● REQUIRED WORK: Return only the lines from the top of the material through the line marked by "return shown(node +", unaltered.

● DATA SECTION:
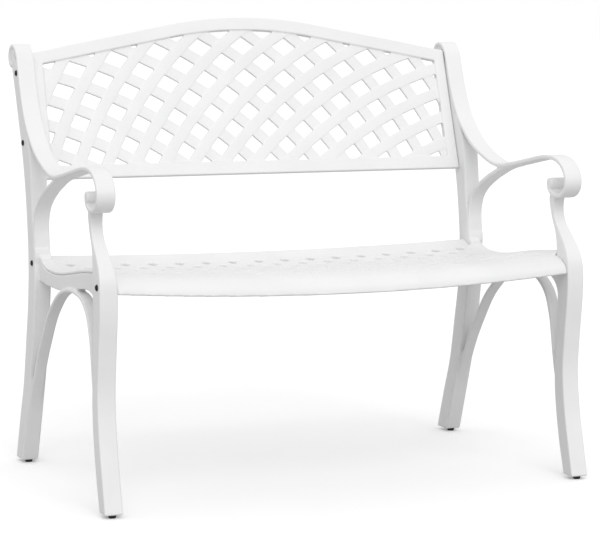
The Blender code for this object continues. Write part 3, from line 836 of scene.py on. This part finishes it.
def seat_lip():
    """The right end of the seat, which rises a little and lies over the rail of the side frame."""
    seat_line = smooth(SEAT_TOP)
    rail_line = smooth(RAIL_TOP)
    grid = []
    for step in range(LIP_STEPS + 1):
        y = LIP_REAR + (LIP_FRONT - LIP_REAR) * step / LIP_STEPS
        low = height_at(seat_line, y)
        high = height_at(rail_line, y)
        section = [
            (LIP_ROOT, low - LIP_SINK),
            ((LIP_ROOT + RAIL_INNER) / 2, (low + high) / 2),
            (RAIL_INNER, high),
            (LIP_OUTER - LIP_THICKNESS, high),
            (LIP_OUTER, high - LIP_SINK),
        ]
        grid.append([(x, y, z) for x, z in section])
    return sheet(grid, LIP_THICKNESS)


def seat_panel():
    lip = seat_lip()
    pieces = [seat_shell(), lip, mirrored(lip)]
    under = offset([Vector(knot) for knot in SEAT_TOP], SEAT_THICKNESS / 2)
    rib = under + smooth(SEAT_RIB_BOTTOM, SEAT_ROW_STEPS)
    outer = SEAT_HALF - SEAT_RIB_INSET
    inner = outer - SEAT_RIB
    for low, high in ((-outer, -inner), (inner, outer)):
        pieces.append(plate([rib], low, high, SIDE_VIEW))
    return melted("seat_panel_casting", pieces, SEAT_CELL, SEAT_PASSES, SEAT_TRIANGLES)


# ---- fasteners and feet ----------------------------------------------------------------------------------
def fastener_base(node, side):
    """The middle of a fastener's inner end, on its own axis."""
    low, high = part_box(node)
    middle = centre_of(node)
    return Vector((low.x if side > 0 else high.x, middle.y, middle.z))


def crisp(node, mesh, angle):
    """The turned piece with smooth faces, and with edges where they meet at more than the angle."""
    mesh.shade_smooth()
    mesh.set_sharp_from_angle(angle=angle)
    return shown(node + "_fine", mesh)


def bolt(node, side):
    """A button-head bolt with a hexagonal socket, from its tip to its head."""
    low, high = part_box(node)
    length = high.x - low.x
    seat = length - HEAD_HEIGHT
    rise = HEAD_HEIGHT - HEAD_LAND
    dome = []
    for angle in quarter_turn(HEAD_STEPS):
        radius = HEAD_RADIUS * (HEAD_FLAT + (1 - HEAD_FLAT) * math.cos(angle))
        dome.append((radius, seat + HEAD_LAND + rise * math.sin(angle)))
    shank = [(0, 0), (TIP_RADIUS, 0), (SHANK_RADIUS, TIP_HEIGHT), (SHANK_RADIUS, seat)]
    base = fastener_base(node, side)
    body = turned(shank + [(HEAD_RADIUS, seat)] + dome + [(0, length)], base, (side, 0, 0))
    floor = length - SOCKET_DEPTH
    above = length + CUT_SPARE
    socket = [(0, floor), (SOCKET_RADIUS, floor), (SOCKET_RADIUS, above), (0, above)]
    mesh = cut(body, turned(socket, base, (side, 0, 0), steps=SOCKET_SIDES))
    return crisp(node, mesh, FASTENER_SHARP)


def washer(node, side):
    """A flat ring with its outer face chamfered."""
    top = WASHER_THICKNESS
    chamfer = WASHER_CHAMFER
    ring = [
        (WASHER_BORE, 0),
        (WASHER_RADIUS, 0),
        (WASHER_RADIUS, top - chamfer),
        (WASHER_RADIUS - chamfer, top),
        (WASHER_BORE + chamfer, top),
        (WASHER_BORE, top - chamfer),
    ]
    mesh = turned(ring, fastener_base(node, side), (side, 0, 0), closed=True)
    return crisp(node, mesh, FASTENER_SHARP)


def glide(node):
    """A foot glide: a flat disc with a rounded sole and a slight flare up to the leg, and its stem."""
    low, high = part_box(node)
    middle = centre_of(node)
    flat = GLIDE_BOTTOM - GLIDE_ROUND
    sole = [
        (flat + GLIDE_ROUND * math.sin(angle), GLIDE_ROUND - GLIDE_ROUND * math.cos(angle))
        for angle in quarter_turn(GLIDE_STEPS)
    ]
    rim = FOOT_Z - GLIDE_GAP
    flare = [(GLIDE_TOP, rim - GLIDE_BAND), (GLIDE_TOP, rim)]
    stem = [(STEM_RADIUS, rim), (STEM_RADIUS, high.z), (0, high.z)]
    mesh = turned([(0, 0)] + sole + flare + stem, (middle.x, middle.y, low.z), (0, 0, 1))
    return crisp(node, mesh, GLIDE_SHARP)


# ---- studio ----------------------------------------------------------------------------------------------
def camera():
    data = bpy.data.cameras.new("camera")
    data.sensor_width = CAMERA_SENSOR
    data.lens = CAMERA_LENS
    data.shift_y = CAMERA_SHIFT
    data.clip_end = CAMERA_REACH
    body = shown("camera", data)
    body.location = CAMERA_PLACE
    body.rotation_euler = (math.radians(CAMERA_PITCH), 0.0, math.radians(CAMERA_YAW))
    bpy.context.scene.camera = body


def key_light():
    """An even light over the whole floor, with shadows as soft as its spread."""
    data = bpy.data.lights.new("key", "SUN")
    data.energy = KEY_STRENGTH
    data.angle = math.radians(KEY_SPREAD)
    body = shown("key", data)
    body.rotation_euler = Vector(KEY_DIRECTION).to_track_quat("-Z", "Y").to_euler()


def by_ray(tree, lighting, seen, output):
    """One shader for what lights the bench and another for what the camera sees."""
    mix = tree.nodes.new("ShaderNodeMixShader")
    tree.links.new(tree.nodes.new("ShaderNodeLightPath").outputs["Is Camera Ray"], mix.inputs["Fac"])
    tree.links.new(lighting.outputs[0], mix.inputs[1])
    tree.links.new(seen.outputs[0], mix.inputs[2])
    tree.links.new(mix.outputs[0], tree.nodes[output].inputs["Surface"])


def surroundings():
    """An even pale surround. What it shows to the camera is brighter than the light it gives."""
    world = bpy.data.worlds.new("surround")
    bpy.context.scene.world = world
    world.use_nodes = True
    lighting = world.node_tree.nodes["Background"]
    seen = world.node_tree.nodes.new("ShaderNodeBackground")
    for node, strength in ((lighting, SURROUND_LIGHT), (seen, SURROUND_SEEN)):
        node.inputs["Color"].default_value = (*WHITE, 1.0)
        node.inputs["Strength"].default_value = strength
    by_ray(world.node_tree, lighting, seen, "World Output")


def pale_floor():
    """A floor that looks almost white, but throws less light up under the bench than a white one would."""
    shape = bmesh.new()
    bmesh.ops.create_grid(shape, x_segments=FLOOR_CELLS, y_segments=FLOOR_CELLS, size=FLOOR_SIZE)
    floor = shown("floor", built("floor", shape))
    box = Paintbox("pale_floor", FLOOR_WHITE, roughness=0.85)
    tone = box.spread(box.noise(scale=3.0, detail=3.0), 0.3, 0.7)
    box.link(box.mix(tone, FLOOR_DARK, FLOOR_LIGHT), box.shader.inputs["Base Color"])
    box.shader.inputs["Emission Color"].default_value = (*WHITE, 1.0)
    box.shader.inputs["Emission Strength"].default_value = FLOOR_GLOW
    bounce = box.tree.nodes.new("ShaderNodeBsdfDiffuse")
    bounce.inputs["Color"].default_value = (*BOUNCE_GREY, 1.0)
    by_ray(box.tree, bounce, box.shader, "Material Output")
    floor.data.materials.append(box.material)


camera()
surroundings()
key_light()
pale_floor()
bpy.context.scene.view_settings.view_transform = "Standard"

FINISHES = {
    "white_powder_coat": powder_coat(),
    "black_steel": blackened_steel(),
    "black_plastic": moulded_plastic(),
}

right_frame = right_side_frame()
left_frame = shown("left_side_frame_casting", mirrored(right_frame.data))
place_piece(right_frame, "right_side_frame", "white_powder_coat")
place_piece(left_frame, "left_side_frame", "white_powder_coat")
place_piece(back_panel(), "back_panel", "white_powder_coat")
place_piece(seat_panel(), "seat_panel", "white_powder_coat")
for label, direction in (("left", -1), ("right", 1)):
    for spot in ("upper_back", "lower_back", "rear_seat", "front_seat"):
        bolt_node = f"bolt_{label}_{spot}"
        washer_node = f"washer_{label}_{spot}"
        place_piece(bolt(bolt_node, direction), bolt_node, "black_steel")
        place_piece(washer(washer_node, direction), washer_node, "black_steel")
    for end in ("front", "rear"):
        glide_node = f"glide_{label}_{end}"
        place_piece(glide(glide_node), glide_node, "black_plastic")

● WRITTEN RESPONSE:
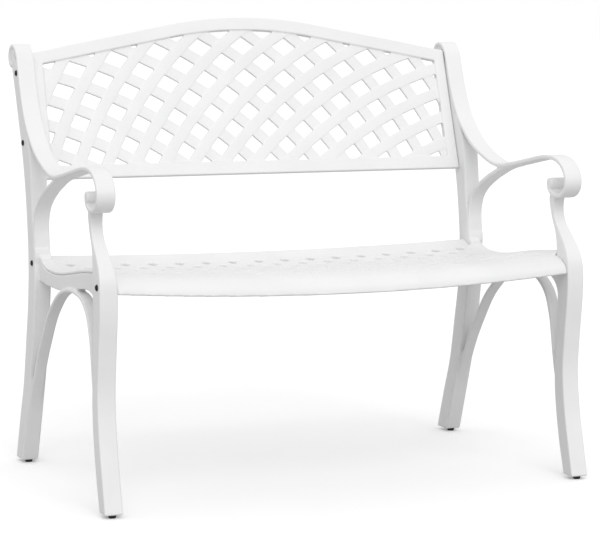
The Blender code for this object continues. Write part 3, from line 836 of scene.py on. This part finishes it.
def seat_lip():
    """The right end of the seat, which rises a little and lies over the rail of the side frame."""
    seat_line = smooth(SEAT_TOP)
    rail_line = smooth(RAIL_TOP)
    grid = []
    for step in range(LIP_STEPS + 1):
        y = LIP_REAR + (LIP_FRONT - LIP_REAR) * step / LIP_STEPS
        low = height_at(seat_line, y)
        high = height_at(rail_line, y)
        section = [
            (LIP_ROOT, low - LIP_SINK),
            ((LIP_ROOT + RAIL_INNER) / 2, (low + high) / 2),
            (RAIL_INNER, high),
            (LIP_OUTER - LIP_THICKNESS, high),
            (LIP_OUTER, high - LIP_SINK),
        ]
        grid.append([(x, y, z) for x, z in section])
    return sheet(grid, LIP_THICKNESS)


def seat_panel():
    lip = seat_lip()
    pieces = [seat_shell(), lip, mirrored(lip)]
    under = offset([Vector(knot) for knot in SEAT_TOP], SEAT_THICKNESS / 2)
    rib = under + smooth(SEAT_RIB_BOTTOM, SEAT_ROW_STEPS)
    outer = SEAT_HALF - SEAT_RIB_INSET
    inner = outer - SEAT_RIB
    for low, high in ((-outer, -inner), (inner, outer)):
        pieces.append(plate([rib], low, high, SIDE_VIEW))
    return melted("seat_panel_casting", pieces, SEAT_CELL, SEAT_PASSES, SEAT_TRIANGLES)


# ---- fasteners and feet ----------------------------------------------------------------------------------
def fastener_base(node, side):
    """The middle of a fastener's inner end, on its own axis."""
    low, high = part_box(node)
    middle = centre_of(node)
    return Vector((low.x if side > 0 else high.x, middle.y, middle.z))


def crisp(node, mesh, angle):
    """The turned piece with smooth faces, and with edges where they meet at more than the angle."""
    mesh.shade_smooth()
    mesh.set_sharp_from_angle(angle=angle)
    return shown(node + "_fine", mesh)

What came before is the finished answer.